L’héritage de mes parents : amour, valeurs et transmission

À cette époque, nous étions plus ou moins les seuls ou presque du village à avoir un téléphone, ce qui a permis ces émouvantes retrouvailles. Ma sœur aînée et mon oncle sont immédiatement partis à vélo avec des vêtements secs pour mon cher papa. Entre-temps, mon père s’est présenté aux autorités suisses, et, trois jours plus tard, il a été convoqué pour accomplir son service militaire. À l’âge de 47 ans, il n’a pas été envoyé dans les montagnes, mais affecté à la surveillance des « prisonniers italiens » réfugiés et logés aux Pâquis, à Genève.

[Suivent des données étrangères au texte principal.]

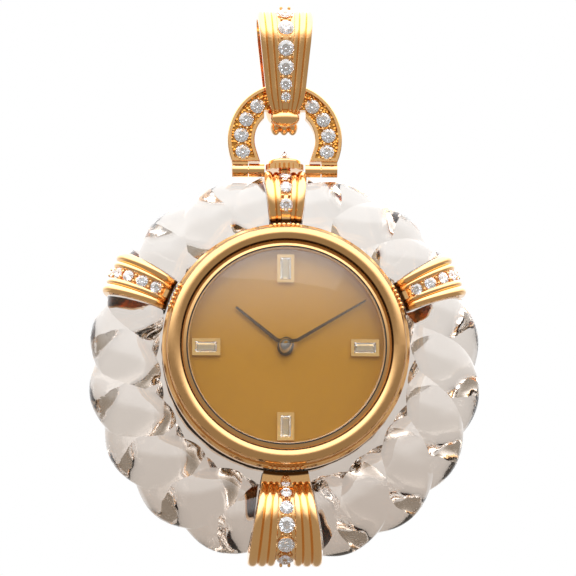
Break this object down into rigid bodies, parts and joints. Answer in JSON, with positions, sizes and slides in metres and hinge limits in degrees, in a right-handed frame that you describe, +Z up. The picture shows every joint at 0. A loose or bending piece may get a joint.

Ma mère, qui avait vécu seule avec nous durant ces trois longues années, a trouvé, il va de soi, un immense réconfort dans ces retrouvailles. Une fois par semaine, elle prenait le train pour Genève et passait la soirée avec lui. Plus tard, elle m’a confié que ces instants furent parmi les plus beaux de sa vie de femme et d’épouse.

Si je devais résumer mon enfance et l'influence de mes parents, je dirais que je n'ai pas eu ce que l'on appelle un "vrai papa".

Paul
Reconnaissance éternelle à mes parents.

Cependant, lorsqu'il était présent, il nous a apporté énormément. Il nous a éveillés à la Suisse, nous a initiés au protestantisme — bien que je ne sois plus croyant aujourd'hui - et surtout, il nous a enseigné l'importance de l’affection et de l’amour familial qu’il nous aura donnés constamment. Mon père a vécu une période marquante, notamment son retour d'Afrique et la guerre, qui l'ont tenu éloigné de nous pendant trois ans. Il était proche par le coeur et l’esprit, mais très loin de nous. Pourtant, il nous a transmis son amour profond pour la Suisse et nous a offert des bases culturelles très solides. Avec ma mère, nous écoutions la radio tous les jours à une heure précise, suivant les nouvelles avec attention de la guerre et l’après-guerre. Dès qu'il en avait l'occasion, mon père commentait l'actualité, partageant avec nous son savoir et sa vision du monde. Contrairement à ma mère, qui, bien que très vive d’esprit, n'était pas une femme de « culture classique », mon père était un homme qui avait voyagé et qui comprenait le monde. Ainsi, je dois à mon père une certaine discipline intellectuelle, mais tout le reste, je le dois à ma mère et à mes oncles et tantes du Valais. Ils nous ont offert une affection inébranlable et nous ont inculqué un profond sens du devoir familial, que nous avons su conserver. Ma sœur, aujourd'hui disparue depuis quatre ans à l'âge de 91 ans, mon frère de six ans mon aîné et moi, avons été élevés dans l'amour et le respect des autres. Nous avons toujours été conscients de la chance que nous avions, sans pour autant sombrer dans le «chauvinisme familial» . Nous étions reconnaissants d'être nés en Suisse, d'avoir des parents aimants et d'évoluer dans une sécurité relative grâce au travail de mon père et l’éducation que ma mère nous a donnée. Nous avions les moyens de vivre correctement, mais avec cela venait une responsabilité : le respect des autres. C'est une valeur que mes parents nous ont inculquée. Ma mère, en particulier, ne tolérait ni le mensonge, ni la délation. Elle tenait à ce que nous assumions nos actes avec honneur et vérité. Si un objet était cassé et qu'elle demandait qui en était responsable, «chacun doit être responsable de ses actes» disait-elle, et il était hors de question d’en accuser un autre.

Merci papa, merci maman!

Ces principes de base, bien qu'ils puissent sembler simples, ont forgé ma personnalité et ma vision du monde. Je ne prétends pas que ma personnalité soit parfaite, mais je suis infiniment reconnaissant d'avoir reçu ces valeurs fondamentales de mes parents.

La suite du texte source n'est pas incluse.